-- Start --

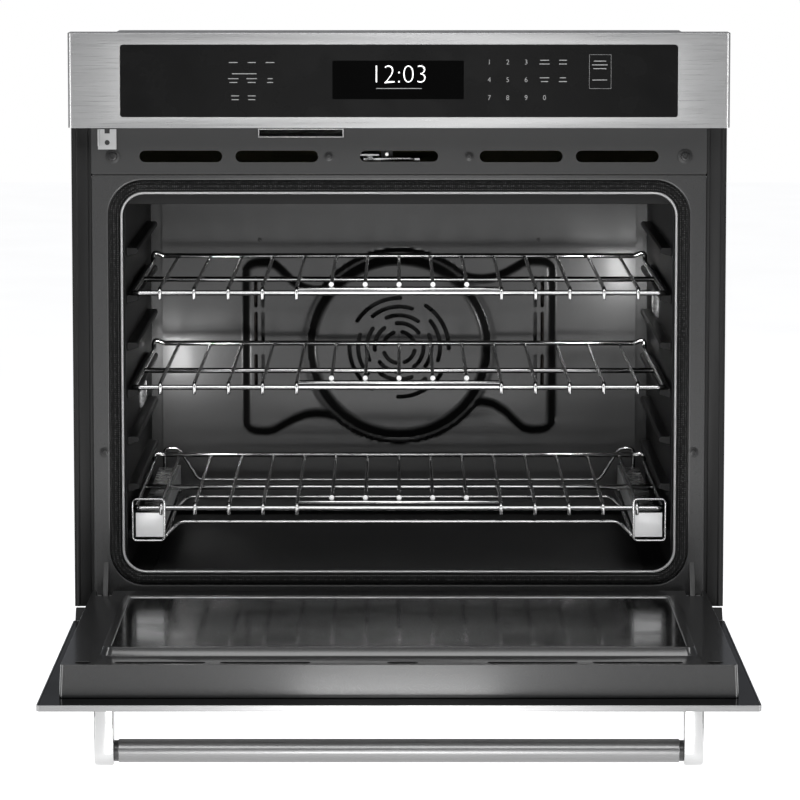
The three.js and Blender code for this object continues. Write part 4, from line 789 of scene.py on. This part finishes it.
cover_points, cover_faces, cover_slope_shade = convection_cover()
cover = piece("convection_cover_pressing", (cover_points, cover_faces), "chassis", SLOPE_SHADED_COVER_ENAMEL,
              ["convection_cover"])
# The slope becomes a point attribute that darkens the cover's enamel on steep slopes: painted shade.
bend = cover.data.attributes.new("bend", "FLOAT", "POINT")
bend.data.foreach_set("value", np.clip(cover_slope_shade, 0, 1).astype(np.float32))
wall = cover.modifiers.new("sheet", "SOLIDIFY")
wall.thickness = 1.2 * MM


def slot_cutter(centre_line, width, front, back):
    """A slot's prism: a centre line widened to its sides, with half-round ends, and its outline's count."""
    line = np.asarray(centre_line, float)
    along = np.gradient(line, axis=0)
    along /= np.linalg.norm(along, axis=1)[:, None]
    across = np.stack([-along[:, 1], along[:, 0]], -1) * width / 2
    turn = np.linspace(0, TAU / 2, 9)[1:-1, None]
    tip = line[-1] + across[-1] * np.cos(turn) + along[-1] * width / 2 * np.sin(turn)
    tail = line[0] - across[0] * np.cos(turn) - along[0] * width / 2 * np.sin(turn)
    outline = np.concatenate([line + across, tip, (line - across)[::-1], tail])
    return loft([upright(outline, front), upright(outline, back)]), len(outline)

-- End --
-- Start --

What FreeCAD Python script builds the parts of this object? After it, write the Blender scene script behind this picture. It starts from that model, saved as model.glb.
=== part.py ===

-- End --

Extract exactly and only the span of lines that begins at the line containing "The three.js and" and ends at the line containing "wall.thickness = 1.2 * MM".

The three.js and Blender code for this object continues. Write part 4, from line 789 of scene.py on. This part finishes it.
cover_points, cover_faces, cover_slope_shade = convection_cover()
cover = piece("convection_cover_pressing", (cover_points, cover_faces), "chassis", SLOPE_SHADED_COVER_ENAMEL,
              ["convection_cover"])
# The slope becomes a point attribute that darkens the cover's enamel on steep slopes: painted shade.
bend = cover.data.attributes.new("bend", "FLOAT", "POINT")
bend.data.foreach_set("value", np.clip(cover_slope_shade, 0, 1).astype(np.float32))
wall = cover.modifiers.new("sheet", "SOLIDIFY")
wall.thickness = 1.2 * MM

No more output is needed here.